5. Let's say you are ready to make the first contact with a dealer on a car you are interested in. Visit the dealer and test drive the car. When you talk to the dealer, who will be trying hard to close you that day, stand firm and tell him you are looking at two other cars at two other dealerships. You will let him know after you drive the other two how you feel about the car. This usually starts the conversation about discounting off the asking price because he or she doesn't want you to shop elsewhere. Thank him or her, but assure them you are going to look at two other cars before signing on the dotted line. At the same time, assure the sales person you are definitely in-market and have to get a new car, and you aren't just window shopping.

Understand the dynamic here. He or she wants to sell that car, and you want it at the best possible price. He or she negotiates every day, so they are good at it. You do it once every few years, if that often, so use these tools to narrow the experience gap.

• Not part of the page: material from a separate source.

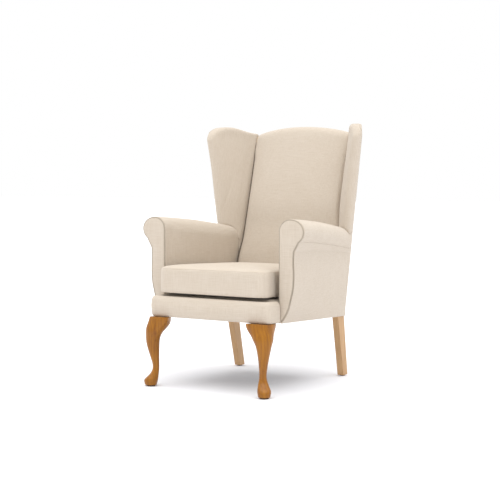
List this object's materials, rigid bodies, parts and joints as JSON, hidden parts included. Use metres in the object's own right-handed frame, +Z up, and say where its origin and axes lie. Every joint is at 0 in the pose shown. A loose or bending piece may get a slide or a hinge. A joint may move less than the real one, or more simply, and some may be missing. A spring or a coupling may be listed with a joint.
{
  "type": "wing armchair",
  "caption": "Upholstered wing fireside chair with scroll arms, a loose box seat cushion, cabriole front legs and raked rear legs.",
  "frame": {"origin": "on the floor, under the centre of the chair's box", "axes": "+Z up, -Y the way the sitter faces, +X to the right of someone who looks at the chair's front"},
  "size_m": [0.7486, 0.7928, 1.043],
  "materials": {
    "cover_fabric": "matt plain-woven oatmeal fabric",
    "piping_fabric": "matt fabric-covered cord",
    "honey_oak": "satin honey-coloured polish",
    "pale_beech": "satin clear polish",
    "frame_beech": "bare planed wood",
    "foam": "open foam",
    "webbing": "woven elastic webbing",
    "dust_cloth": "thin black lining",
    "glide_plastic": "matt dark brown",
    "steel": "zinc plated",
    "zip_tape": "woven tape"
  },
  "bodies": {
    "chair": {"inside_arm_right": "cover_fabric", "inside_arm_left": "cover_fabric", "outside_arm_right": "cover_fabric", "outside_arm_left": "cover_fabric", "arm_facing_right": "cover_fabric", "arm_facing_left": "cover_fabric", "inside_wing_right": "cover_fabric", "inside_wing_left": "cover_fabric", "outside_wing_right": "cover_fabric", "outside_wing_left": "cover_fabric", "inside_back": "cover_fabric", "outside_back": "cover_fabric", "border_cover": "cover_fabric", "platform_cloth": "cover_fabric", "arm_piping_right": "piping_fabric", "arm_piping_left": "piping_fabric", "front_leg_right": "honey_oak", "front_leg_left": "honey_oak", "back_post_right": "pale_beech", "back_post_left": "pale_beech", "front_rail": "frame_beech", "rear_rail": "frame_beech", "side_rail_right": "frame_beech", "side_rail_left": "frame_beech", "corner_block_right": "frame_beech", "corner_block_left": "frame_beech", "top_back_rail": "frame_beech", "lower_back_rail": "frame_beech", "arm_front_board_right": "frame_beech", "arm_front_board_left": "frame_beech", "arm_rail_right": "frame_beech", "arm_rail_left": "frame_beech", "wing_board_right": "frame_beech", "wing_board_left": "frame_beech", "platform_pad": "foam", "border_pad": "foam", "arm_pad_right": "foam", "arm_pad_left": "foam", "wing_pad_right": "foam", "wing_pad_left": "foam", "back_pad": "foam", "seat_web_1": "webbing", "seat_web_2": "webbing", "seat_web_3": "webbing", "seat_web_4": "webbing", "back_web_1": "webbing", "back_web_2": "webbing", "back_web_3": "webbing", "dust_cover": "dust_cloth", "front_glide_right": "glide_plastic", "front_glide_left": "glide_plastic", "rear_glide_right": "glide_plastic", "rear_glide_left": "glide_plastic", "leg_bolt_right": "steel", "leg_bolt_left": "steel"},
    "cushion": {"cushion_foam": "foam", "cushion_cover": "cover_fabric", "cushion_zip": "zip_tape"},
    "slider": {"zip_slider": "steel"}
  },
  "joints": [
    {"name": "seat_cushion_lift", "type": "slide", "parent": "chair", "child": "cushion", "axis": [0, 0, 1], "range_m": [0, 0.75]},
    {"name": "zip_slide", "type": "slide", "parent": "cushion", "child": "slider", "axis": [-1, 0, 0], "range_m": [0, 0.383]}
  ]
}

If saving potentially a couple thousand dollars is important go and check at least two other cars, and repeat the process. Insist they contact you by email to make it simpler. And don't be afraid to play one off the other. "I like the Corolla, I really do. But frankly, the other car I am looking at has more equipment and the discount off the sticker is better than you are offering, and value for my dollar is very important to me." You never need tell the salesperson you are working what the other vehicles are. Just say they are "very comparable."